From HTML to GenAI: Re-visiting Three Early-Web Projects

by | Thursday, February 26, 2026

I’ve been on a bit of a vibe-coding spree lately, building interactive simulations, educational tools, cultural experiments, all through conversation with AI rather than traditional programming. At some point I looked up and thought: what about the stuff I made back in the early days of the web? I identified three projects that had been sitting on my website, built during the early days of the web. These projects were examples of my experimenting with this new language of the world wide web. These sites were mostly hand-coded using bare HTML and had tiled backgrounds, table layouts, designed for Netscape 1.x. Yes, I have been around a long time!

So, I sat down one evening, and redesigned all three, using just Claude Code. My goal in each case was a develop a unique user-experience, visually interesting, intuitive and playful. Take a look and let me know what you think. (A quick note, the third example verse • RE • verse works best on the Edge browser). Here they are…


A2Z: Dictionary of Design

Old Site > New Design

The original A2Z was a satirical glossary of design jargon I wrote at IDC, IIT Bombay back in 1991—and converted for the web around 1996. The landing page greeted you with a Zen koan, a GIF telling you to resize your browser window, and a note that it was “designed for Netscape 1.x and above.” Classic.

The redesign takes the same satirical spirit and gives it a proper typographic identity, inspired by designer Neville Brody’s bold and deconstructivist style. The “A2Z” logotype mixes a heavy sans-serif for the A and Z with a light italic serif for the 2. Definitions are now flip cards: you see the term big, click to reveal the punchline. There’s a random definition button, a manifesto section, and even a submission form for new entries.
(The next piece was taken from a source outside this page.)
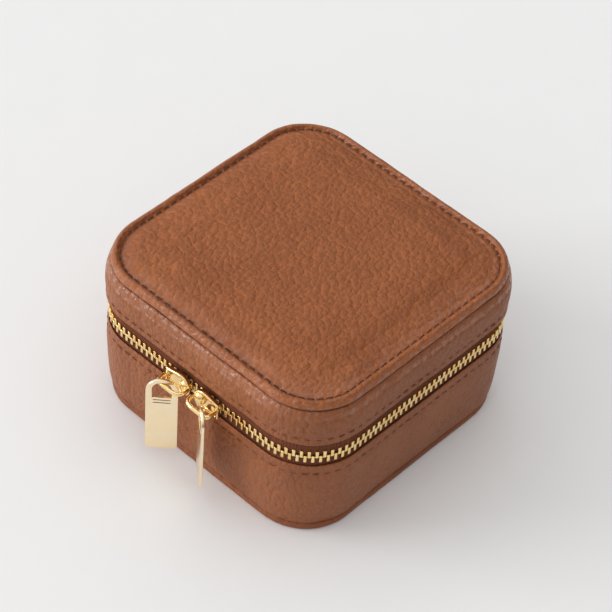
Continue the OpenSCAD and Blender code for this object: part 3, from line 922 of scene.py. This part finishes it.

I also quietly retired a handful of definitions that hadn’t aged well and developed a dozen new ones.


Clerihews

Old Site > New Design

Clerihews are wonderfully silly four-line biographical poems with deliberately clunky meter, two rhyming couplets, a famous person as the subject. My original collection lived in a plain HTML table. Functional. Completely charmless.
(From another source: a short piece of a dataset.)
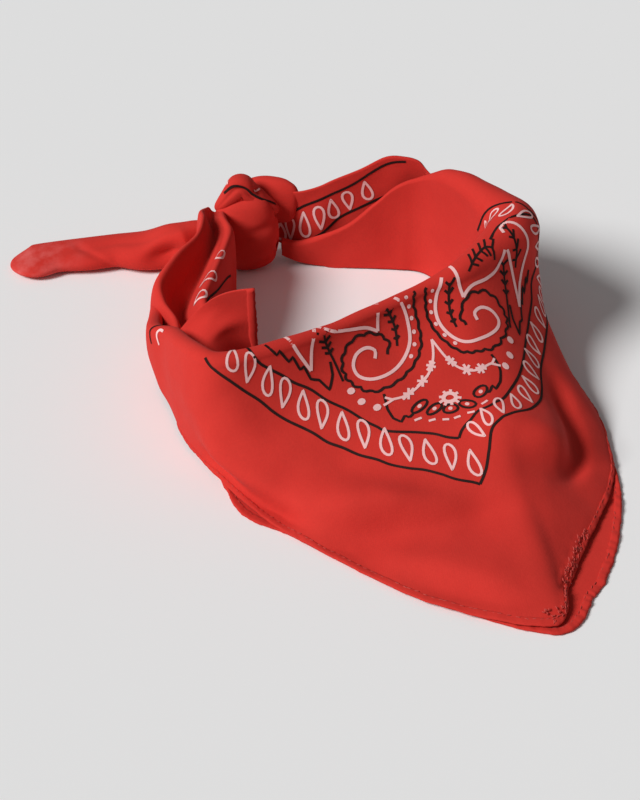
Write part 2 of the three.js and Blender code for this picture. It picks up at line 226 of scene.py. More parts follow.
def flapCloth(a, b):
    form = flapForm
    start = (form["lowStart"] + (form["highStart"] - form["lowStart"]) * b) / lastRow
    inside = np.full_like(a, legShare + rollShare * 1.3)
    left = neckCloth(start, inside) + outward(neckCloth, start, inside) * form["clear"]
    low, high = np.array(form["lowRight"]), np.array(form["highRight"])
    right = low + (high - low) * col(b)
    bow = np.sin(np.pi * a)
    sag = form["hollow"] * bow * (0.4 + 0.6 * np.sin(np.pi * b))
    rise = form["arch"] * bow * b
    return left + (right - left) * col(a) + np.stack([-0.35 * sag, 0.9 * sag, rise], axis=-1)


def softBody(rows):
    def place(a, b):   # a along the body, b once round it
        x, y, z, wide, high, side = readRows(rows, a)
        ahead = readRows(rows, np.minimum(1, a + 0.02))[:3].T
        behind = readRows(rows, np.maximum(0, a - 0.02))[:3].T
        way = unit(ahead - behind)
        across = heading(side)
        across = unit(across - way * col((across * way).sum(axis=-1)))
        lift = np.cross(way, across)
        round_ = np.maximum(0.12, np.sqrt(np.maximum(0, 1 - np.abs(2 * a - 1) ** 9)))
        turn = 2 * np.pi * b
        c, s = np.cos(turn), np.sin(turn)
        u = np.sign(c) * np.abs(c) ** (2 / 2.3) * wide * round_
        v = np.sign(s) * np.abs(s) ** (2 / 2.3) * high * round_
        p = np.stack([x, y, z], axis=-1) + across * col(u) + lift * col(v)
        p[:, 2] = np.maximum(0, p[:, 2])
        return p
    return place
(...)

The new version is a 3D card carousel: poems displayed on cards that spin into view, with classical serif typography on the front and randomly assigned handwriting fonts on the back (because clerihews feel like something scrawled in a notebook margin). No arrows, no instructions; you just discover how it works. The interface now matches the content: a little chaotic, a little handmade, entirely playful.
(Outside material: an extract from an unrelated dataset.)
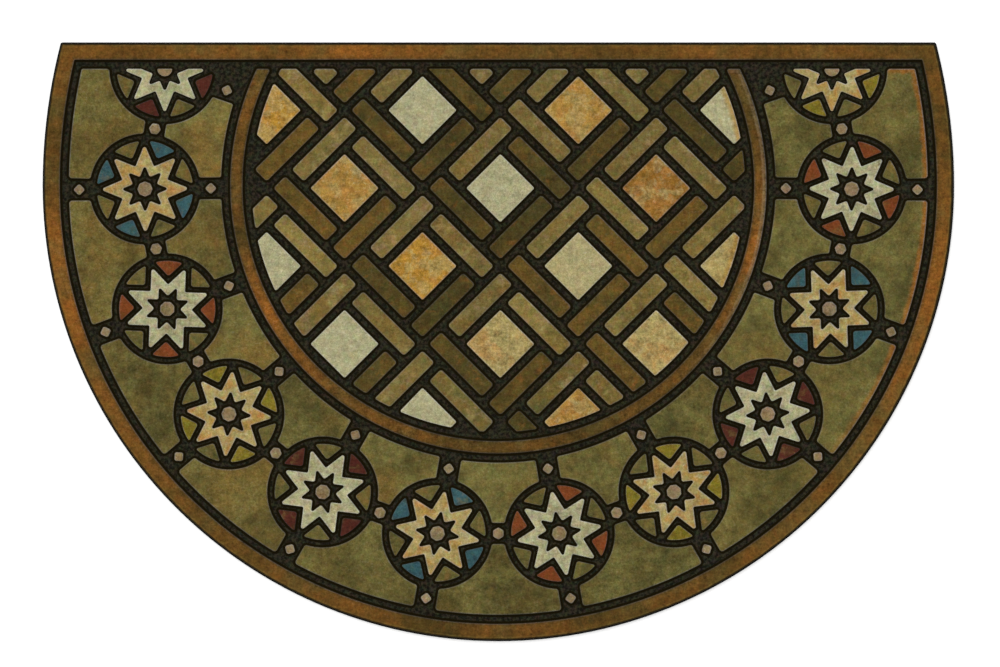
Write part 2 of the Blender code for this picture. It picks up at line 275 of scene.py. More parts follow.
# The studio's floor, soft lamp and camera
FLOOR_REACH = 6.0
LAMP_SPREAD = math.radians(50)
LAMP_TILT = (math.radians(-28), math.radians(-18), 0.0)
CAMERA_PLACE = (1.6 * MM, 8.1 * MM)
CAMERA_NEAR = 0.01
CAMERA_FAR = 100.0


def linear(red, green, blue):
    """The linear colour of three values from 0 to 255."""
    share = np.array((red, green, blue)) / 255
    return tuple(np.where(share <= 0.04045, share / 12.92, ((share + 0.055) / 1.055) ** 2.4))


def length(name, description, millimetres):
    """A length property, given in millimetres."""
    return bpy.props.FloatProperty(
        name=name, description=description, default=millimetres * MM, min=0.0,
        subtype="DISTANCE", unit="LENGTH", precision=4,
    )


def amount(name, description, value, least=0.0, most=1000.0):
    """A number property."""
    return bpy.props.FloatProperty(name=name, description=description, default=value, min=least, max=most)


def ink(name, description, red, green, blue):
    """A colour property, given as three values from 0 to 255."""
    return bpy.props.FloatVectorProperty(
        name=name, description=description, default=linear(red, green, blue),
        size=3, min=0.0, max=1.0, subtype="COLOR",
    )


class DOORMAT_PG_sizes(bpy.types.PropertyGroup):
    """The sizes of the mat and of its solids."""

    width: length("Width", "Along the straight edge", 889)
    depth: length("Depth", "Across the straight edge", 584)
    side_stretch: amount(
        "Side stretch", "How much the round edge is stretched above the hub", 1.12, 1.0, 1.5
    )
    face_base: length("Face base", "The face's underside above the ground", 3.8)
    face_floor: length("Channel floor", "The channels' floor above the ground", 6.0)
    rubber_rim: length("Rubber rim", "The rubber that shows round the face", 1.2)
    face_lip: length("Face lip", "From the face's edge to the border", 0.6)
    border: length("Border", "From the mat's edge to the border's inner edge", 17.1)
    channel: length("Channel", "Between the bands", 8.7)
    ring: length("Ring", "The ring of roundels' width", 148.5)
    inner_band: length("Inner band", "The width of the band round the field", 12.2)
    roundels: bpy.props.IntProperty(
        name="Roundels", description="Whole roundels in the ring", default=10, min=4, max=16
    )
    star_tip: length("Star", "From a star's centre to its tips", 44)
    star_band: length("Star band", "Width of a star's band", 8)
    square: length("Square", "Side of the field's square tiles", 47.2)
    plank: length("Plank", "Width of the field's planks", 16.6)
    plank_gap: length("Plank gap", "From a square to the planks round it", 9.0)
    pitch: length("Pinwheel pitch", "From one pinwheel's centre to the next", 107.4)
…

Claude and I also collaborated on some new clerihews, a process which had its own delightful stumbles. Rhymes that didn’t quite rhyme, lines that needed just the right comedic rhythm.


Palindromic Poetry — verse · RE · verse

Old Site > New Site
(Note: The new design does not work well with Firefox on the Mac)

The original palindrome site was built, back in 2001, with the latest visual design tools available, namely framesets and dropdown menus. How cool! The poems themselves are the best part: each one reads the same forwards and backwards, word by word. Once I had built the site a few friends, and some strangers, shared some of their poems with me and those were added to the site. Design wise, the old site did nothing to reflect that structural symmetry. It just… listed them.

The redesign starts with the title: verse · RE · verse, with RE at the center mirroring the pivot point in every palindromic poem. That became the conceptual spine of the whole experience. The landing page shows just the word “verse,” which rotates in 3D to reveal the full title. Poem titles float on a warm cream canvas; hovering fades the others away, leaving just the one you’re drawn to. Guillemets (« ») frame each poem, keeping left-right visual symmetry. Every interaction reinforces the idea that the form is the content.


Three projects, three very different aesthetics, but the same underlying process in each case. Start with the content, ask what kind of experience it deserves, and iterate until the design and the material feel like they belong together. None of these arrived fully formed. Working with Claude in each case was a partnership, and in each case I really had no clear idea of what the final result would look like. The design emerged out of this dialogue—and some things I created oh so long ago now have a new life.